I never looked back. In fact, I actually breathed a sigh of relief and burst into happy tears when the plane wheels finally left the runway of that tiny island airstrip. Of course I got some glaring side-eye from the judgmental local seated next to me. They are a consistent lot, I’ll give them that.
My final destination? The one place I belonged. My little Dutch rock in the sun. Where I’ve been ever since (and feeling more content than I ever felt during the dreadful, failed British experiment).
And even now, another year later, after fully reintegrating into my preferred Caribbean lifestyle, it has still taken a while to wrap my head around what went wrong back in the land of the Queen, snobby rich folks and hedge veg. But I am finally at peace with it all.
In fact, I am now in a place where I can look back and occasionally (dare I say, fondly) remember a few of the fun details from my brief tenure on a British rock. Like long hikes along beautiful cliff paths with my dog. Or learning to love Formula One racing. Or experiencing the magic of central London. Or discovering, first-hand, the people and places of Island Boy’s past (escapees to tropical rocks don’t tend to bring their history with them, so you never really know much about people’s “before rock” existence…that is by design, by the way, and it is part of the island lifestyle allure. Don’t pry.)
No, my time there wasn’t all bad…but then again, nothing ever is all good or all bad, right?
And I also realized something else. There’s no shame in admitting that something you tried just didn’t work out. Because not every experiment will come out all sunshine and ponies and rainbows. Sometimes you’re just in the wrong place at the wrong time and things will suck.
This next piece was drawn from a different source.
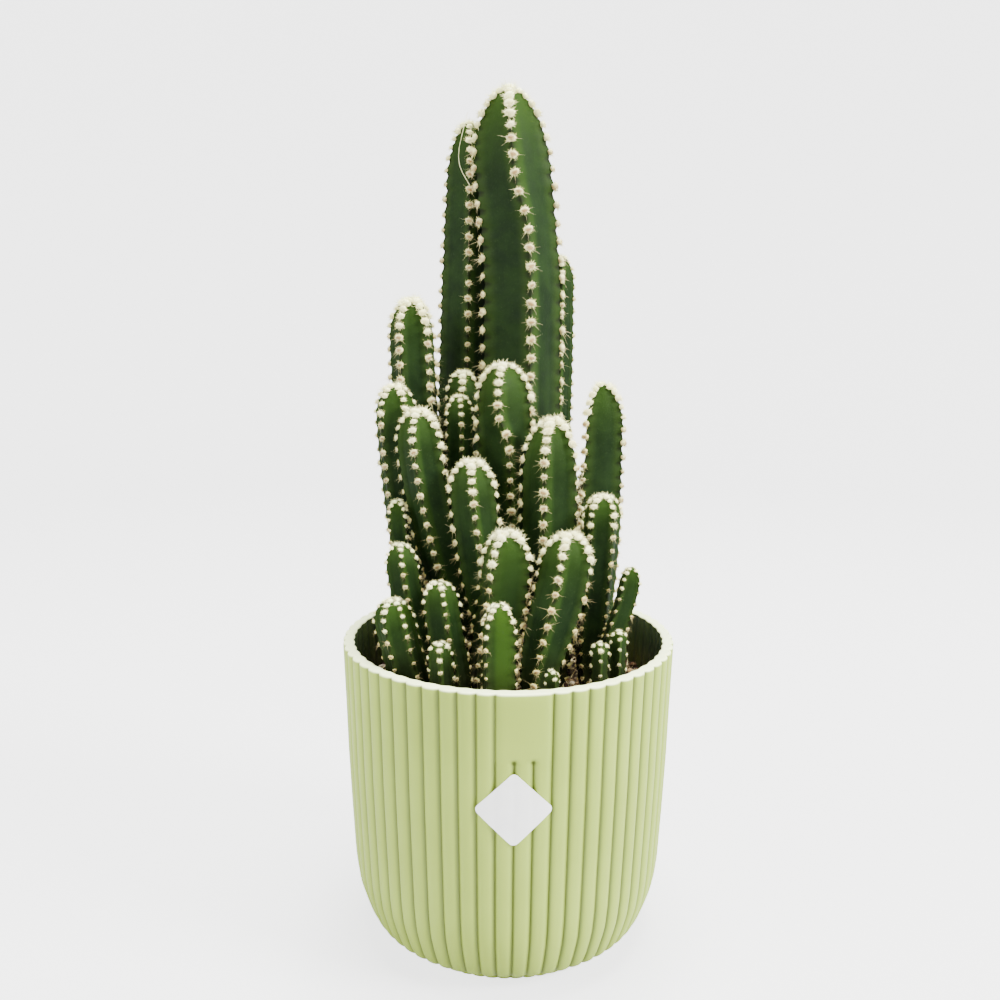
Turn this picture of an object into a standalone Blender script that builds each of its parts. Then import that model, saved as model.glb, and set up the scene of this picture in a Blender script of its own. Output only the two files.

The key is recognizing it, accepting reality and not allowing yourself to stay in a bad situation just to save face. Life is just too damn short for that. I also learned a few more things:
But the biggest takeaway is that no matter how terrible a time you are going through, nothing is permanent. Nothing is etched in stone (well, except the dates on all those ancient buildings on my former rock). You have the power to change your circumstances. It just requires fortitude and a willingness to make necessary sacrifices. But I can tell you with certainty that making the change and extricating yourself from a bad situation is the best decision you will ever make.